Le Père Bruno Fuglistaller sj, jésuite de Genève, nous propose l’homélie de ce dimanche
Lectures du 5ème Dimanche de Carême — Année A
Au fil de ces derniers dimanches nous avons croisé la Samaritaine (troisième Dimanche de Carême), l’aveugle-né qui a été guéri (quatrième Dimanche) et aujourd’hui Marthe, Marie et Lazare. Dimanche prochain nous célébrerons le Dimanche des Rameaux.
Un fil rouge qui peut se dégager de ces évangiles est le thème du mouvement. Le Christ vient, va et il fait bouger les autres. De dimanche en dimanche, la liturgie nous le montre « vivifiant » les vies de celles et ceux qu’il rencontre. Elle nous révèle toujours plus la richesse de son humanité qui va jusqu’à la mort… Mais nous savons que cela ne s’arrête pas là.
Et dans ces temps si particuliers qui sont les nôtres, nous voyons que l’Evangile d’aujourd’hui est traversé par un mouvement vers plus d’humanité, un mouvement d’humanisation. En effet, nous apprenons que quelqu’un est malade, puis nous découvrons qu’il s’agit de Lazare, qui est de Béthanie, le frère de Marie et de Marthe. Le souffrant peu à peu prend chair, il n’existe pas seulement par sa maladie mais nous découvrons quelqu’un, ses relations. Il sort des statistiques en quelque sorte.
C’est peut-être là un enseignement de l’Evangile d’aujourd’hui : derrière la maladie, les chiffres, il y a toujours des personnes, des patients et souvent tout un réseau de gens qui sont affectés. Les événements de l’actualité peuvent nous sembler un égrainement de chiffres et de statistiques mais derrière ces informations il y a des hommes, des femmes dont la vie bascule, tout comme celle de leur entourage. Et nous qui suivons l’actualité risquons d’être décalés par rapport aux réalités vécues en première ligne.

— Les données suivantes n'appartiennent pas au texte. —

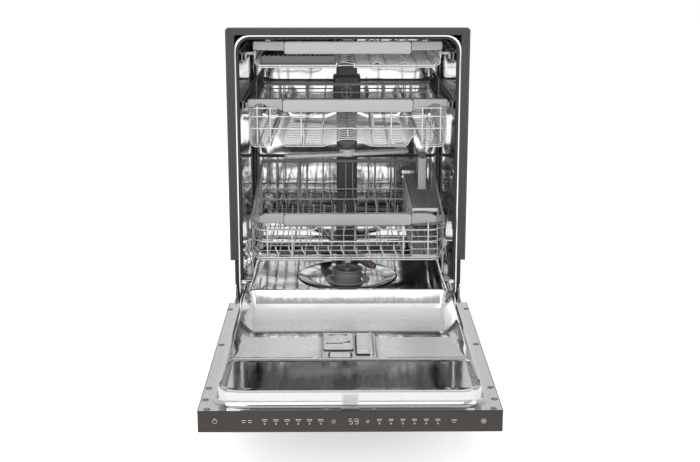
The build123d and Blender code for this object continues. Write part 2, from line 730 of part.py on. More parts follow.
# ---- hinge arms inside the door's side walls ----
arm_x = (292.4, door_half - skin)
arm_half = 10.5
with BuildPart() as hinge_arms:
    slab(arm_x, (-150, hinge_y), (hinge_z - arm_half, hinge_z + arm_half))
    rod((arm_x[0], hinge_y, hinge_z), (1, 0, 0), arm_half, arm_x[1] - arm_x[0])
    rod((arm_x[0] - 1, hinge_y, hinge_z), (1, 0, 0), pin_radius + pin_fit, 8, mode=Mode.SUBTRACT)
    mirror(about=Plane.YZ)
save(hinge_arms, "hinge_arms")

# ---- works inside the base ----
with BuildPart() as wash_pump:
    rod((60, filter_y, 70), (1, 0, 0), 36, 120)
    rod((46, filter_y, 112), (1, 0, 0), 12, 40)
    slab((80, 160), (filter_y - 30, filter_y + 30), (base_low + tray, 50))
save(wash_pump, "wash_pump")

with BuildPart() as hose_ports:
    for x, radius in ((-200, 13), (200, 11)):
        rod((x, base_back - wall - 3, 90), (0, 1, 0), 28, 3)
        rod((x, base_back - wall - 30, 90), (0, 1, 0), radius + 3, wall + 30)
        rod((x, base_back, 90), (0, 1, 0), radius, back_y - base_back)
        rod((x, base_back - wall - 40, 90), (0, 1, 0), radius - 4, 80, mode=Mode.SUBTRACT)
save(hose_ports, "hose_ports")

with BuildPart() as junction_box:
    slab((170, 235), (base_front + wall, base_front + wall + 70), (40, 100))
    slab((173, 232), (base_front + wall + 3, base_front + wall + 67), (43, 97),
         mode=Mode.SUBTRACT)
    rod((202, base_front + wall + 35, 30), (0, 0, 1), 11, 20, mode=Mode.SUBTRACT)
save(junction_box, "junction_box")
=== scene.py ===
"""Built in dishwasher with its door open: finished pieces, surfaces, light and camera.

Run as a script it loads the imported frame, builds every piece through the operators below, and
finishes. Lengths are metres, +Z up, and the door opens towards -Y.
"""
import math

import bmesh
import bpy
from bpy.props import FloatProperty, FloatVectorProperty, IntProperty, PointerProperty
from mathutils import Matrix, Vector


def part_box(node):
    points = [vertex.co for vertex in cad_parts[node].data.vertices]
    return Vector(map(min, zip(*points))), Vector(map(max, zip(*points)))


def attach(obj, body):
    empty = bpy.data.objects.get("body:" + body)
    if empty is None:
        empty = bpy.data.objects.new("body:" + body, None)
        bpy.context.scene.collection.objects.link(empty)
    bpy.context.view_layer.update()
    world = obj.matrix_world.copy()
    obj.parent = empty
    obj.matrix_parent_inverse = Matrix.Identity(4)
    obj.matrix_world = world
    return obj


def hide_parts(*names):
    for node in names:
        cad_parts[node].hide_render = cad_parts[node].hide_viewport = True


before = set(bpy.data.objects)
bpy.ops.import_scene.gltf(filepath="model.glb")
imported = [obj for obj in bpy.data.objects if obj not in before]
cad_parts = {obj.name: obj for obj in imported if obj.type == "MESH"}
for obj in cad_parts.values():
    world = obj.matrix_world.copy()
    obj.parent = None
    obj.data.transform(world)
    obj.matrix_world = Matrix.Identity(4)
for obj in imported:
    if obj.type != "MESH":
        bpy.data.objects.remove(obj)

bl_info = {
    "name": "Built In Dishwasher",
    "version": (1, 0, 0),
    "blender": (4, 5, 0),
    "location": "3D View > Sidebar > Dishwasher",
    "description": "Builds a built in dishwasher with wire racks, spray arms and a drop down door",
    "category": "Add Mesh",
}

MM = 0.001
# shared places in millimetres, as in the frame
TUB_HALF, TUB_FLOOR, TUB_TOP, TUB_BACK = 276, 150, 833, 610
ROOF_BEND, ROOF_FALL = 270, 0.0794
TRIM_FRONT = 81
SPRAY_Y, FILTER_Y = 375, 285
RACK_BACK = 569.0
HANDLE_FRONT, HANDLE_DEPTH = 112, 13.6
STRIP_FRONT = -655
FLANGE_TOP = 168.4
ARM_TURNS = (20, 110, 200, 290)
UPPER_SPRAY_Y = 345
WHEEL_X, WHEEL_Z = 258.5, 214.4
WHEEL_PLACES = (160, 540)
TRIM_WIDTH, TRIM_TOP = 21.5, 854
# points nearer than this are one point
SAME_PLACE = 0.002
# a bend takes at most this share of a wire's straight run
BEND_SHARE = 0.45
# how far a curve's handles reach, on a bend and on a straight run
BEND_HANDLE, RUN_HANDLE = 0.55, 0.33

# camera place in metres, its tilt and turn in degrees
CAMERA_PLACE = (-0.0178, -2.7377, 1.0816)
CAMERA_TILT, CAMERA_TURN = 90 - 12.98, -0.47
# name, place and size in metres, power in watts
LAMPS = (
    ("key", (-2.3, -2.8, 2.7), 2.6, 3.2, 62.0),
    ("fill", (2.7, -2.4, 1.8), 2.0, 3.0, 30.0),
    ("front", (0.0, -5.2, 2.2), 4.0, 2.4, 62.0),
    ("top", (0.0, -0.2, 3.6), 3.4, 3.4, 44.0),
)
LAMP_TARGET = (0.0, 0.1, 0.4)
SKY_LOW, SKY_MIDDLE, SKY_HIGH = (1.0, 1.0, 1.0, 1), (0.98, 0.98, 0.98, 1), (0.26, 0.26, 0.27, 1)
SKY_STRENGTH = 0.92


# ---------------------------------------------------------------- settings


def length(name, description, default, low=0.0001, high=2.0):
    """A length property in metres."""
    return FloatProperty(
        name=name, description=description, default=default, min=low, max=high,
        unit="LENGTH", subtype="DISTANCE", precision=4,
    )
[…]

Mais l’Evangile de ce dimanche nous met lui-même au cœur d’un décalage qui prend plusieurs formes. Décalage de temps : Marthe et Marie envoient un message à Jésus qui est tout près, environ trois kilomètres… Mais il attend deux jours… Quand il veut enfin se mettre en route, on tente de le retenir… Décalage de compréhension : les disciples pensent que Jésus parle de sommeil alors qu’il évoque la mort… Marthe pense à la résurrection au dernier jour, alors que Jésus parle de lui.
Et Jésus lui-même semble décalé par rapport aux émotions qu’il rencontre chez Marthe et surtout Marie. Il lui faut plusieurs échanges d’abord avec Marthe puis ensuite avec sa soeur pour qu’il saisisse la douleur et le désarroi. Ce sont finalement les larmes de Marie et de ses amis qui le submergent. Invité à venir et à voir où est Lazare, Jésus se met à pleurer. Face à la réalité de la douleur et de la perte, les mots n’ont plus rien à dire, seules les larmes parlent.

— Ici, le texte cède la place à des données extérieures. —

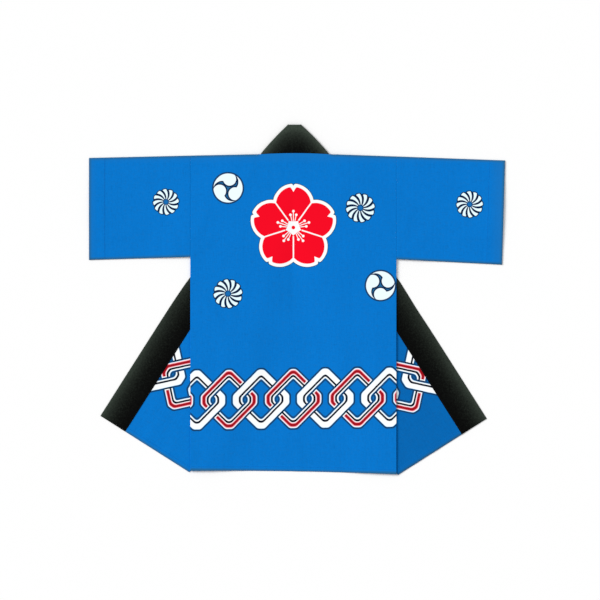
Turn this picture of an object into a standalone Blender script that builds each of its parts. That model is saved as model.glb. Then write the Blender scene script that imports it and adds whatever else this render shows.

Dans l’Evangile d’aujourd’hui le Christ est en chemin vers la douleur de ceux et celles qu’il rencontre. Les échanges donnent au Christ d’accéder davantage à la réalité de ces vies. Il n’a pas « besoin » de cela pour se faire proche mais c’est le chemin qu’il a décidé de prendre. Il rejoint Marthe et Marie et vient aussi auprès de nous. Il vient. Il est là à nos côtés quoi que nous vivions. Ainsi il est vraiment homme et vraiment Dieu.